Freshman year disappeared quickly and with a big BANG: the University wanted me to shape up or ship out. The pedants one encounters as their freshman year instructors are reason enough not to attend class. Toss in a little motivational stagnancy and you've got a recipe for academic unsuccess. I hadn't experienced an engaging teacher since my senior year in high school when I had the luck of taking a class by Colman McCarthy, celebrated pacifist and Washington Post columnist. So, I shunned class aside and spent my time running a dorm-based business, hanging around the tracks, and engaging in the festive social side of the college experience.
It was the summer break after my first year of school; I missed my trackside paradise; I wanted to go back. I boarded the subway in Montgomery County and returned to my hangout along CSX's Capitol Subdivision near campus. Trains frequently pause at College Park to let other trains pass. I often thought about hopping aboard one of those stopped trains; I wondered where they'd take me. Now, pack and jug in hand, I'd find out. Around three in the afternoon a mixed freight slowly rolled through. It was adorned with colorful stock and gloriously packed with an endless selection of rideable cars. Unlike its predecessors, this one had orders from Jacksonville to stop at Riverdale, leaving the ass end in College Park. The stopping of a bulky junk train is no particular moment in time. Even when it appears to have entered a motionless state, there still exists a spirit of movement: clinging handles, idling engines, hissing air. Selecting a car was no challenge. I jumped aboard an empty boxcar with both doors open and sat there, relishing in anticipation. Soon we were moving and my dreams materialized into a harmonious reality of motion, emotion, and physical beauty where it would otherwise never be found. Here I became a member of an ever-dwindling community of adventurers, loners, and runaways seeing the country by freight.
We forcefully accelerated and I watched as the antiquity of Riverdale gave way to the peril of Hyattsville. Maryland became the District of Columbia and as dangerous and downtrodden as the Anacostia area of DC truly is, I found it strangely picturesque as we calmly passed Conrail's Benning Road Yard. The train stopped midway through DC's single-track railroad tunnel. In absolute darkness I nervously lay on the metal boxcar floor, pondering the sudden cessation of travel and the eerie, foul smell of the depths. Meanwhile, the hustle and bustle of the DC bureaucrats above continued unaffected. I peered out the cinematic frame of the boxcar door as we eventually exited the gloomy tunnel and entered bright, scenic downtown. Seeing the Washington Monument and the U.S. Capitol Building from a boxcar door is a sight to behold. We meandered along at a modest 20 mph throughout the remainder of DC, culminating in a Jefferson Memorial pass-by and a beautiful passage over the Potomac river railroad bridge. Roaring through Northern Virginia at upwards of 65 mph, I realized there was no hope to alight anywhere within the reach of DC's public transit system. We rocketed through the old Richmond, Fredericksburg, and Potomac with such power and speed that any worry was alleviated by sheer euphoria. From the west, passengers onboard an elevated subway train greeted me with wide smiles and instinctive waves. From the east, the damp smell of dense summer flora entered the car with the smashing wind. We breezed through Quantico Marine Base, home of the President's helicopter squadron, where the mainline curiously bisects the military installation. The sun was slowly setting, the scenery becoming an unvarying blur, when I began to ponder how I'd return home. This was only intended to be a day's excursion, though other, cross-country odysseys would surely follow.
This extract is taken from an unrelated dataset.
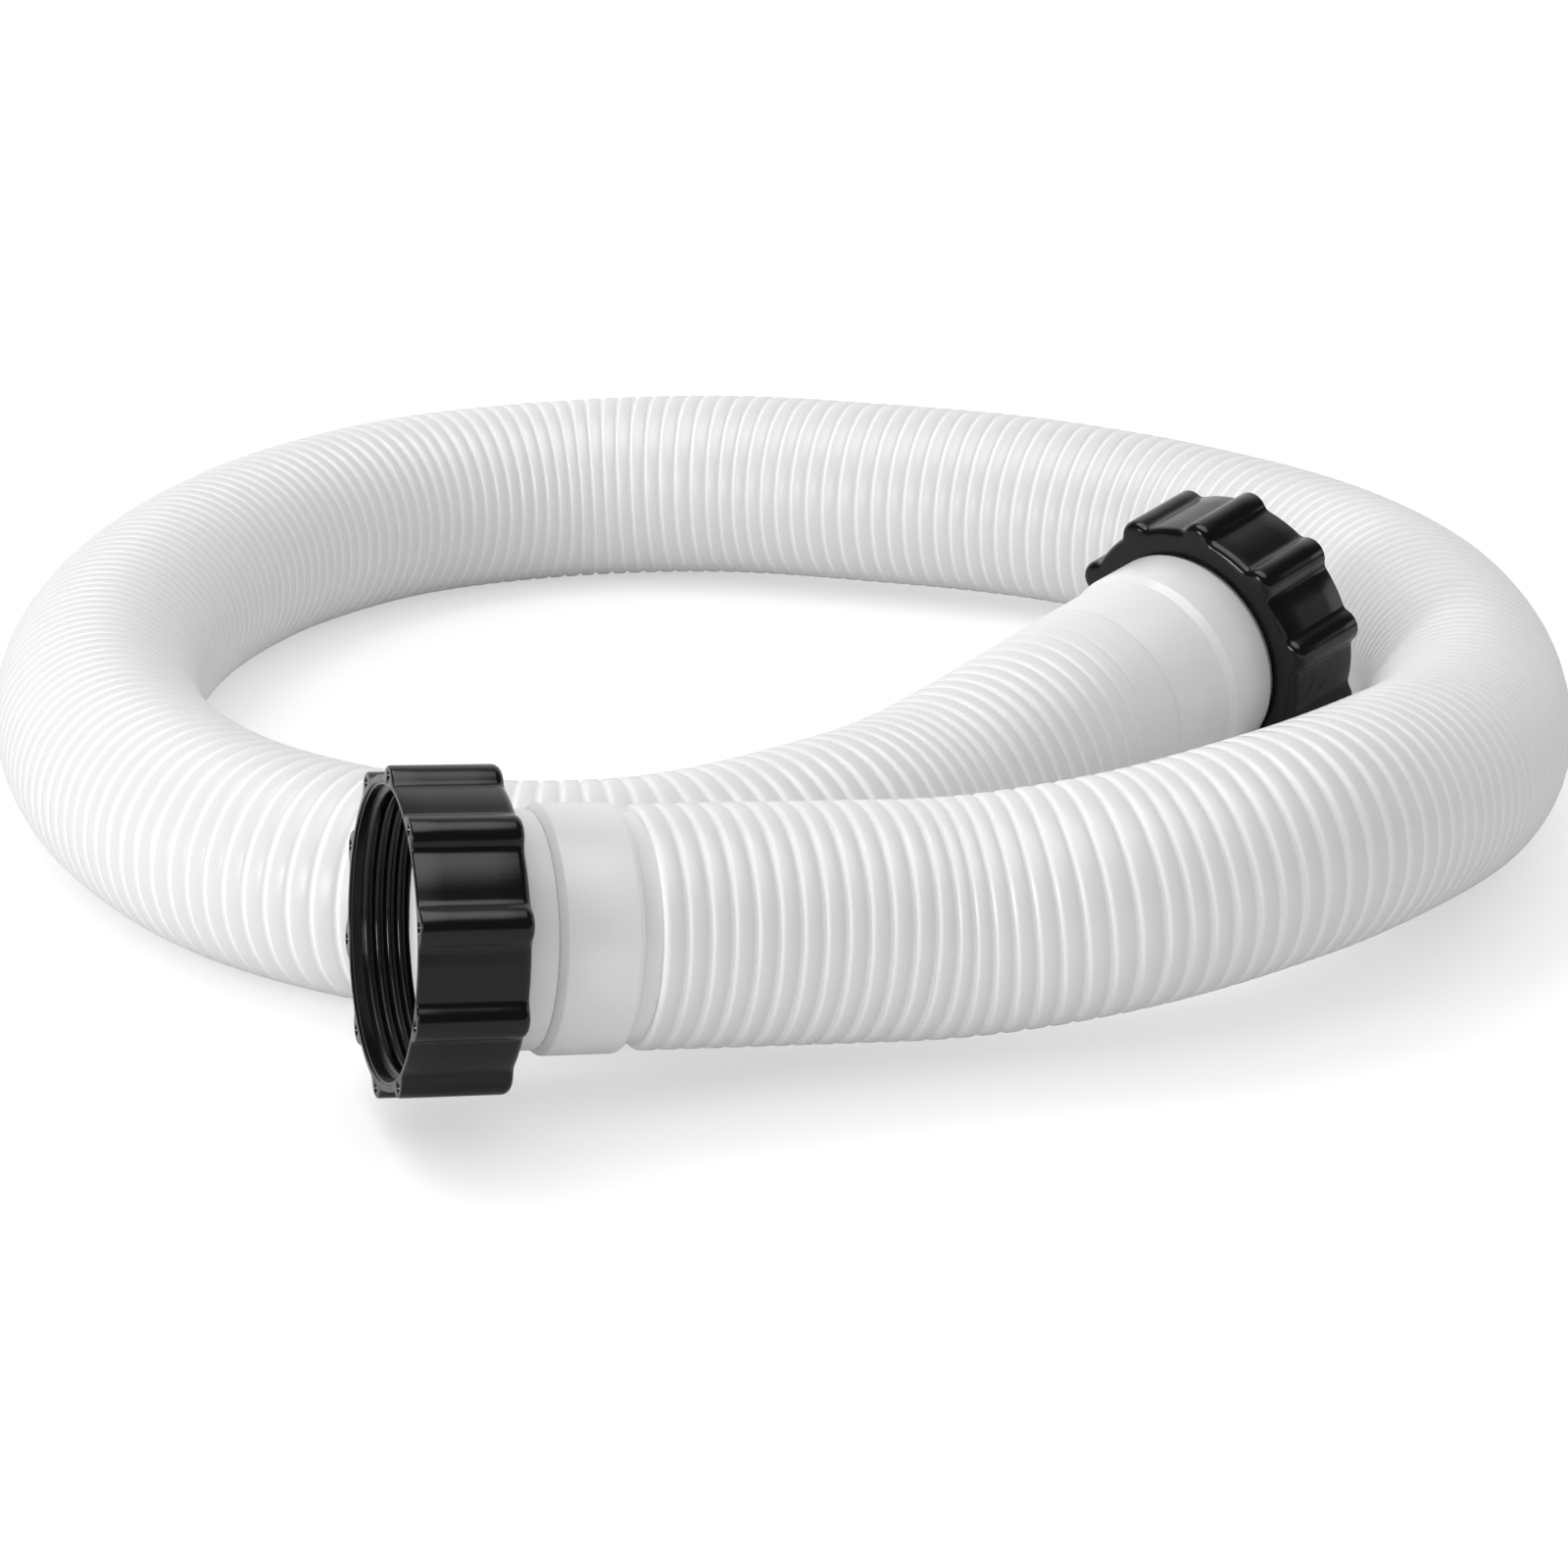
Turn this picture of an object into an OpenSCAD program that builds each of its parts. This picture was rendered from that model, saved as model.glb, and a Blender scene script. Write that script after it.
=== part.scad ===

We continued our rapid pace through the Virginia countryside for another hour or so. Eventually, the locomotion slowly withered and I found myself beneath the beautiful lustrous dusk of nightfall - on a stopped train. I crawled to the boxcar door, threw my pack out, swung my legs over, and dropped onto the waiting ballast of the real world. It was time to go home, and as much as I would have loved to ride to the Carolinas and points past, I couldn't. I trudged forward toward a grade crossing in the distance. After a few minutes, my train began moving again; I knew it wouldn't be stopped for long on the mainline. Not wanting to say goodbye just yet, I rode a grainer's ladder about a quarter of a mile to the road crossing as my train pushed along at the speed of a fast walk. We neared the crossing. Reluctantly, I released my grip on the grabiron, along with my first ride - a memory I'll forever cherish.